Comments 6: Regarding the Model and Training Details (Section 3.2), this section requires more thorough explanation. A clear protocol for training and testing should be provided. The proposed methodology and model architecture should be presented in a graphical format for clarity. Further details are needed on model development, optimization, training, testing, and validation. The discussion of CLIP alone is insufficient.
Response 6: We addressed this comment in two ways. First, we used Algorithm 1 to describe the training and inference protocols in detail and explicitly clarified that the same process applies to both stages. Second, although we did not propose a new model architecture, making a graphical illustration redundant, we agree that the architecture of the models employed should be stated more clearly. Therefore, in Section 3.3 (Models), we added a table summarizing the image and text encoders used in each method (Table 1, lines 148-155).

Comments 7: Algorithm 1 must be included in the methodology section, discussed in detail, and cited appropriately in the main text.
Response 7: Algorithm 1 has been moved from the Results section to the Methods section. We also expanded the accompanying text to provide a detailed explanation of the inference procedure and ensure that Algorithm 1 is properly cited and discussed in the main text.
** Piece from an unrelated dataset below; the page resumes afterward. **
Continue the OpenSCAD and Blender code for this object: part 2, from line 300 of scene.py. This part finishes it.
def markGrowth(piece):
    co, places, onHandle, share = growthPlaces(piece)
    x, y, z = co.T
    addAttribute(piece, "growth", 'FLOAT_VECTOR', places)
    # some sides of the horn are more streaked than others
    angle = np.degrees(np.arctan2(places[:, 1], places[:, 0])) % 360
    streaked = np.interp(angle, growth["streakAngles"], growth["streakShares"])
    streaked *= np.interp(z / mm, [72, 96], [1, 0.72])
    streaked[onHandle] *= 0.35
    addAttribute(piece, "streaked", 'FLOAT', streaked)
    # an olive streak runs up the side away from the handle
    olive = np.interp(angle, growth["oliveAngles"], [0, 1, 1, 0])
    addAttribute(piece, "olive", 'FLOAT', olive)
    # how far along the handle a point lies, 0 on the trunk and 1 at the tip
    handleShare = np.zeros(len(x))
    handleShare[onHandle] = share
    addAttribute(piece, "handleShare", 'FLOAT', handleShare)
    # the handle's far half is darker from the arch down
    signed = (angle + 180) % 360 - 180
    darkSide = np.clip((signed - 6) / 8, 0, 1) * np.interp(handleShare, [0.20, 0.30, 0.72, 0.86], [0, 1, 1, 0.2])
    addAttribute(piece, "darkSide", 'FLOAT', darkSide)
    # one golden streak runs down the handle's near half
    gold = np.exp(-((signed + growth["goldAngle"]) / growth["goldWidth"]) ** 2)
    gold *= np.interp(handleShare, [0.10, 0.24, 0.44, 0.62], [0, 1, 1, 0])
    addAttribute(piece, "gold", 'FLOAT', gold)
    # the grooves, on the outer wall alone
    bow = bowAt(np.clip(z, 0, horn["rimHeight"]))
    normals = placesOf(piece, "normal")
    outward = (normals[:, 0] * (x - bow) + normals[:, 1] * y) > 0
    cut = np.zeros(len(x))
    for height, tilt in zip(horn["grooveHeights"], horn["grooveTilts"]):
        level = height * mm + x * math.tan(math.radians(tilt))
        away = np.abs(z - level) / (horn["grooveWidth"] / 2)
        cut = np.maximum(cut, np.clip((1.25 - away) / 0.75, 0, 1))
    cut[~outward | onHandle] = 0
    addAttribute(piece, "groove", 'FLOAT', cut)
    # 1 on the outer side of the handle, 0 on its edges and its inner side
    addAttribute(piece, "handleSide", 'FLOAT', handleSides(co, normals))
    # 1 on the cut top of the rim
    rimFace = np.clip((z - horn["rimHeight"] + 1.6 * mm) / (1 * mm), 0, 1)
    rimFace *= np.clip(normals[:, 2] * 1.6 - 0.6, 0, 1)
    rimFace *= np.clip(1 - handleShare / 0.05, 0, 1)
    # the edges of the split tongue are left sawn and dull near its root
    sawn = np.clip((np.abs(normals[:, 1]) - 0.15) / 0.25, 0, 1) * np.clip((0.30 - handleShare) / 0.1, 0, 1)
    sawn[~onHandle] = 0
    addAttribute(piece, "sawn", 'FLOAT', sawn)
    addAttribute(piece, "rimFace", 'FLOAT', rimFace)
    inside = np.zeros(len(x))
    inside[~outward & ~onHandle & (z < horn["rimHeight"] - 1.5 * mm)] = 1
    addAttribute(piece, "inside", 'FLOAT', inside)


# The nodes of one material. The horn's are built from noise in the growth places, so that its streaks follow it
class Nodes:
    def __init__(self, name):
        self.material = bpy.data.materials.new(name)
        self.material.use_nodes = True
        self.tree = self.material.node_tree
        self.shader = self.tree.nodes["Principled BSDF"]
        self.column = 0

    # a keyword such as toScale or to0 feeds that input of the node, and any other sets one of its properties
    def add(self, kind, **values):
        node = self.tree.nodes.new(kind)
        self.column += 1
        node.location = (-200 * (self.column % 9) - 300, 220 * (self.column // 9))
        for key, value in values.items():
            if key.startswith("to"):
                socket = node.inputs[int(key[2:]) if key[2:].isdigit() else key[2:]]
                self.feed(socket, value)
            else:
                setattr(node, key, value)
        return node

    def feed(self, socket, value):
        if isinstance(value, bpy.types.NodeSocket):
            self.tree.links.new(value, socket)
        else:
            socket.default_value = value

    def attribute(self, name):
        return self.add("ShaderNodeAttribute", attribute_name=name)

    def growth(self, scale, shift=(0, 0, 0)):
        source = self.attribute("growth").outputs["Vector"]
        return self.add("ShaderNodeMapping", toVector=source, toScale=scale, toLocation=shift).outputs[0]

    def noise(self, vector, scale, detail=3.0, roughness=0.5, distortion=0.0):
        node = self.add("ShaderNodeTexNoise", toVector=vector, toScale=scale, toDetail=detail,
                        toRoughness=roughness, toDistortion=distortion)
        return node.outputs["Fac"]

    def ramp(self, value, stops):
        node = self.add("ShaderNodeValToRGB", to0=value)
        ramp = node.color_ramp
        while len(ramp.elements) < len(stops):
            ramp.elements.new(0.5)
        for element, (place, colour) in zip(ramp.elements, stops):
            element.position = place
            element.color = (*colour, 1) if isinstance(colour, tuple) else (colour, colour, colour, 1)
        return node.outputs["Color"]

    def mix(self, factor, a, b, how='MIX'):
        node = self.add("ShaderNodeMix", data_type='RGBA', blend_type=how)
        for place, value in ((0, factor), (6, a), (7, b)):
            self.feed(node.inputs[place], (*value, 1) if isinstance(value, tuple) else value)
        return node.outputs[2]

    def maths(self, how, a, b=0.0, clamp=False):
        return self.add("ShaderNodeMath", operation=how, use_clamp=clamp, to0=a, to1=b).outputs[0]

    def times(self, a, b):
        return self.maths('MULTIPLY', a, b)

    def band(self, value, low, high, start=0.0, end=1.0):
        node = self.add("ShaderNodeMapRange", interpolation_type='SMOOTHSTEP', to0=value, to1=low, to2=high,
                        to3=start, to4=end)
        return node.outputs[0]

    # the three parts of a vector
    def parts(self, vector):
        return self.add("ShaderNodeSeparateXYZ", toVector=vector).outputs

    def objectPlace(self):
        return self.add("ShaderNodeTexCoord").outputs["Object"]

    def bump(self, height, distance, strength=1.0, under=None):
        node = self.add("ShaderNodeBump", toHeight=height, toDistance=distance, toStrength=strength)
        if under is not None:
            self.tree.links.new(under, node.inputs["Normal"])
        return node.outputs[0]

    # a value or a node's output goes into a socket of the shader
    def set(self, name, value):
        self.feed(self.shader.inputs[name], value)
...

Comments 8: To support each step of the methodology, every major point should be verified and validated in the results section, using appropriate graphs, plots, charts, or other visual evidence.
Response 8: To address this comment, we have added a new subsection to the Results section, presenting a boxplot of the mean absolute error (MAE) between the predicted and ground-truth slice indices on the validation set (lines 182-193). We compared the hard predictions (top-1 slice) and soft predictions (moving average over neighboring slices) across all models. The results (Fig. 3) show that fine-tuning consistently reduced the MAE and that the soft prediction strategy yielded lower errors than hard prediction, thereby verifying that the training process led to meaningful learning. This step supported the validity of our methodology before proceeding with task-specific evaluations.

Round 2

Reviewer 1 Report

Comments and Suggestions for Authors

Do update the manuscript with highlights and major contributions of proposed work. 

Addition of graphical abstract is appriciated.

Rest all queries were addressed 

Author Response

## Reviewer 1:

General Response: We have carefully addressed the two comments provided by the reviewer, and we would greatly appreciate your confirmation.

 

Comments 1: Do update the manuscript with highlights and major contributions of proposed work.

Response 1: We have added a paragraph summarizing the major contributions of this work in the Introduction section (lines 59-70).

Comments 2: Addition of graphical abstract is appriciated.

Response 2: We have created a graphical abstract that concisely summarizes our study and submitted it under the "Graphical Abstract" section in the submission form.

Reviewer 2 Report

Comments and Suggestions for Authors

The authors addressed all the comments. 

Author Response

## Reviewer 2:

General Response: We are pleased to have addressed all comments from Reviewer 2 in Round 1. In Round 2, we have responded to the remaining comments from Reviewer 1. We sincerely appreciate your thorough review and valuable feedback.